Aunty wakes up with a new obsession these mornings. He could never understand why a 56 year old, white, New Mexico bred, conservative health worker would be interested in stories about some weird, bald, mythical druggie who could cook up blue clouds of manic happiness at night and teach sleepy young-uns by day. No one in his family was an addict (except maybe for the Web, admittedly ;), but… some old, blue psycho?
Takes one to know one, Justin.
Now tonight, most of America knows one. And they want to know more.
"Yes, Aunty?"
"How do you do that, know who's calling you? You are just too smart, mister." Justin sounded so sweet to her over the phone. He was such a good child. Too bad he was just a little too young to have known Walter White as a teacher. He could have learned to really think. How could anyone not learn from such an intelligent man. "Honey, I'm sorry to bother you from your studies, and so late, but I thought with all the news you'd still be up." Justin popped another moon pie chunk into his mouth and turned down the shooting volume of his game. "I just wanted to ask… well, you said my phone could take a picture?"
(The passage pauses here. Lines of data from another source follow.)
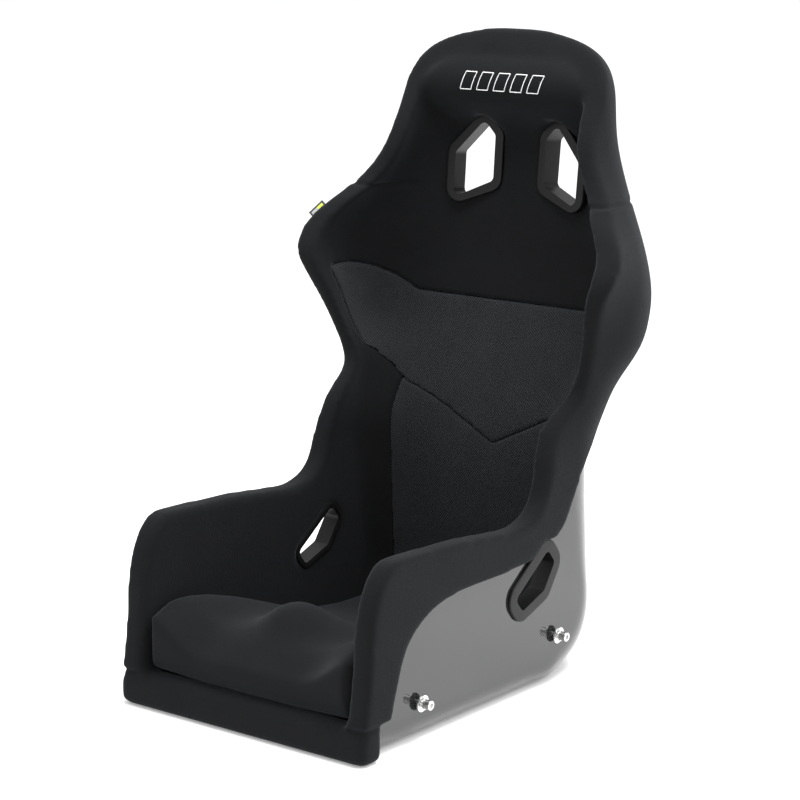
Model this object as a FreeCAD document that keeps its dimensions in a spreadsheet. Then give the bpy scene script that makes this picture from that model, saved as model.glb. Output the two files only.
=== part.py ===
import FreeCAD, Part
import Sketcher
import math
import os

Vector = FreeCAD.Vector

# Fixed-back racing seat. Millimetres, +Z up, the seat faces -Y, +X is the occupant's left.
# The origin lies on the flat underside of the moulded base, on the seat's middle plane.
#
# Everything moulded or padded follows one mould surface, the outside of the glass-fibre shell.
# Its sections are U shapes: upright across the base, level up the back, and fanned about one
# pivot line in the corner between them. A "plug" is the solid inside the mould surface, shrunk
# by an offset, so that the shell, the pads and the rim rolls are each one plug cut from another.

doc = FreeCAD.newDocument("racing_seat")
sheet = doc.addObject("Spreadsheet::Sheet", "sizes")

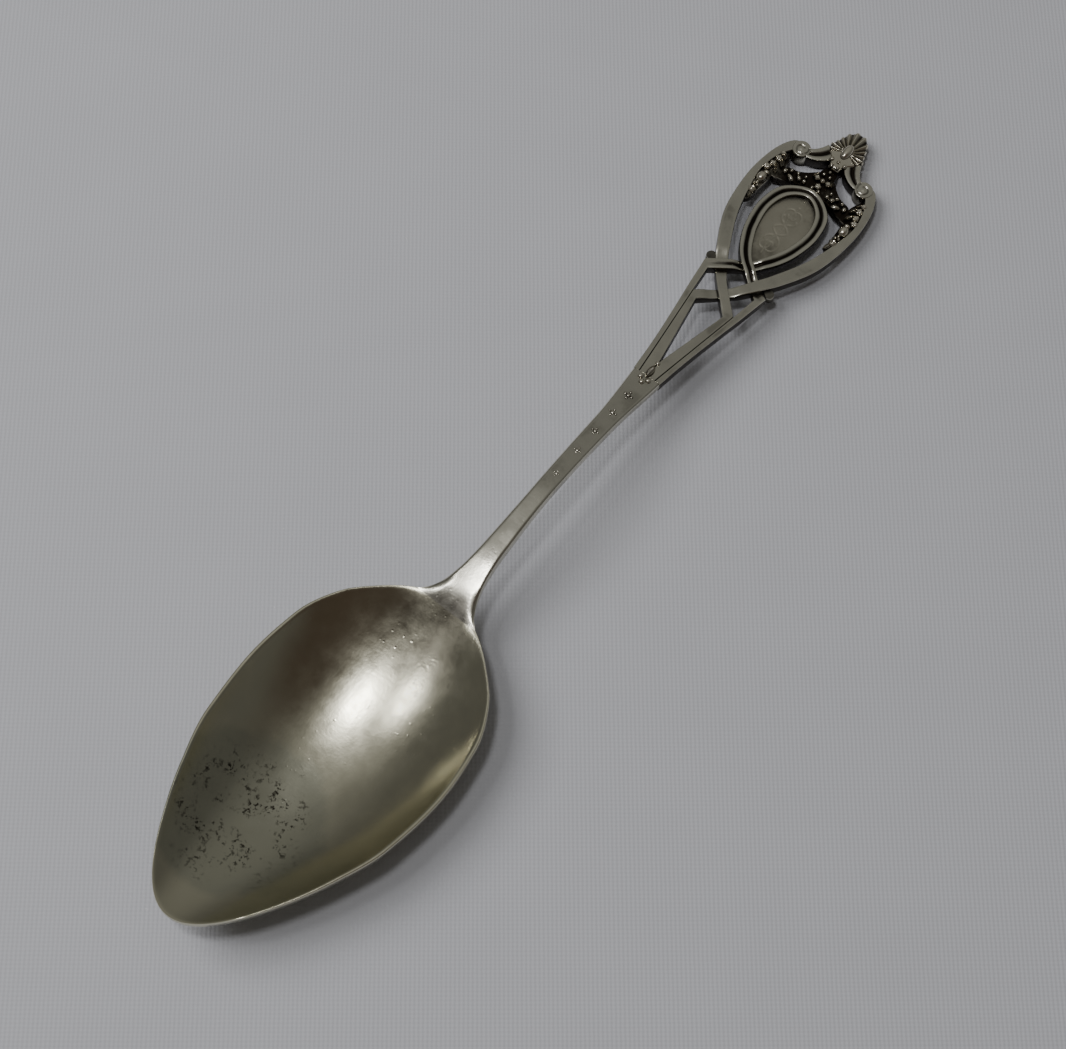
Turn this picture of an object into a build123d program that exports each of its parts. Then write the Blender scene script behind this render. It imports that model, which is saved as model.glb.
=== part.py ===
from build123d import *
import os
from math import cos, radians, sin, sqrt

# Souvenir spoon with a pierced, interlaced handle. Millimetres.
# X runs from the bowl's tip to the shell at the handle's end, Y across, Z up.
# The spoon lies face up on the table z = 0, and the origin is below the middle of its length.

os.makedirs("parts", exist_ok=True)

# Lengths along X
bowl_length = 52.0  # bowl's tip to the neck
neck_length = 10.0
stem_length = 33.0  # neck to the fork
head_length = 53.0  # fork to the shell's tip

# Widths across Y
bowl_width = 31.0
heel_width = 9.5  # where the bowl meets the neck
stem_width = 3.1  # where the neck meets the stem
waist_width = 2.6  # narrowest part of the stem
fork_width = 4.3
head_width = 18.0

# Heights above the table, and thicknesses of metal
bowl_metal = 1.0
rim_land = 0.9  # width of the bowl's flat rim
rim_height_tip = 8.15
rim_height_middle = 7.55
heel_height = 6.6  # face of the handle where it leaves the bowl
neck_height = 8.15  # face just past the steep start of the neck
stem_height = 9.2
arch_height = 9.9  # highest point of the handle
fork_height = 6.85
lattice_height = 4.55
medallion_height = 3.0
shell_height = 2.3
heel_metal = 1.5
neck_metal = 2.2
stem_metal = 2.7
arch_metal = 2.4
fork_metal = 2.0
strap_metal = 1.8

# Ornament
plate_recess = 0.75  # medallion plate's face below the straps' face
plate_metal = 0.7
border_width = 0.16  # channel between the medallion's raised field and its rim
border_depth = 0.12
groove_depth = 0.35
groove_width = 0.18
relief = 0.35  # scrolls and shell above the straps' face
bead_radius = 0.72
floret_radius = 0.6
seed_radius = 0.38
shell_flutes = 13
flute_radius = 0.3
scroll_radius = 1.4
boss_length = 3.1
boss_width = 1.56
boss_rise = 0.75

# Shape of the bowl: cross-sections are a parabola stiffened by a fourth power
floor_share = 0.53  # deepest point, as a share of the bowl's length from its tip
tip_power = 2.3
heel_power = 1.9
side_fullness = 0.4
rim_rise_at_heel = 0.3

overall_length = bowl_length + neck_length + stem_length + head_length
tip_x = -overall_length / 2
neck_x = tip_x + bowl_length
stem_x = neck_x + neck_length
fork_x = stem_x + stem_length
end_x = fork_x + head_length
reach = 2 * max(bowl_width, head_width)  # wider than any outline

# Outlines of the head are drawn on a grid of this size, measured from the fork
grid_length = 53.0
grid_width = 18.0


def ease(stations, at):
    """Smooth curve through the stations (place, value) that never overshoots them."""
    places = [place for place, value in stations]
    values = [value for place, value in stations]
    steps = [b - a for a, b in zip(places, places[1:])]
    slopes = [(b - a) / step for a, b, step in zip(values, values[1:], steps)]
    tangents = [slopes[0]]
    for before, after in zip(slopes, slopes[1:]):
        tangents.append(2 * before * after / (before + after) if before * after > 0 else 0.0)
    tangents.append(slopes[-1])
    index = 0
    while index < len(steps) - 1 and at > places[index + 1]:
        index += 1
    step = steps[index]
    t = (at - places[index]) / step
    rise = values[index + 1] - values[index]
    start, finish = tangents[index] * step, tangents[index + 1] * step
    cubic = start + finish - 2 * rise
    square = 3 * rise - 2 * start - finish
    return values[index] + t * (start + t * (square + t * cubic))


# ---------------------------------------------------------------- heights along the handle

steep_x = neck_x + 0.45 * neck_length  # the neck rises steeply up to here
arch_x = stem_x + 0.3 * stem_length
lattice_x = fork_x + 0.36 * head_length
medallion_x = fork_x + 0.70 * head_length
rest_x = fork_x + 0.94 * head_length  # where the head touches the table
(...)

"Yeah, Aunty Rose, it's a little button on the side of the phone."
"There's lots of buttons on the side of the phone, sweetheart."
"The button has a little icon like a circle on it."
"I'm looking for a… cir-cle?" Rose squinted, but even with a magnifying glass, which she forgot to bring along in all her excitement that evening, she wouldn't know what she was looking for.
"Well, you know, Aunty, there's not really that many buttons (when the hell did seven buttons become overwhelming for a grown-up?), so why don't you point it and push each button until a picture comes up."
"Point, honey?"
"The top of the screen. You know, like a tv set, the top."
"Where you put the flower vase on it?"
Flower vase? He had to reach back in his memory past flat screen tv's. In the Before Time.
"No, Aunty, near the top. You'll see a, ugh, I mean, uh, circle."
Rose squinted at her phone again. "Oh yes, I do see that one. It's like a piece of glass. Point that?"
"Yes, Aunty, yes." Justin nodded his head vigorously, as if she could see him doing that, he was that frustrated. "Point that, and push the buttons."
"Okay, honey. I hope it works. Thank you, good night."
"Good night, Aunt Rose." Oh God, what the heck could that old bag of crazy want a picture of? A cat? A cute pigeon? And where the heck would it go with all that button pushing. Eh, who cares, it couldn't be anything good.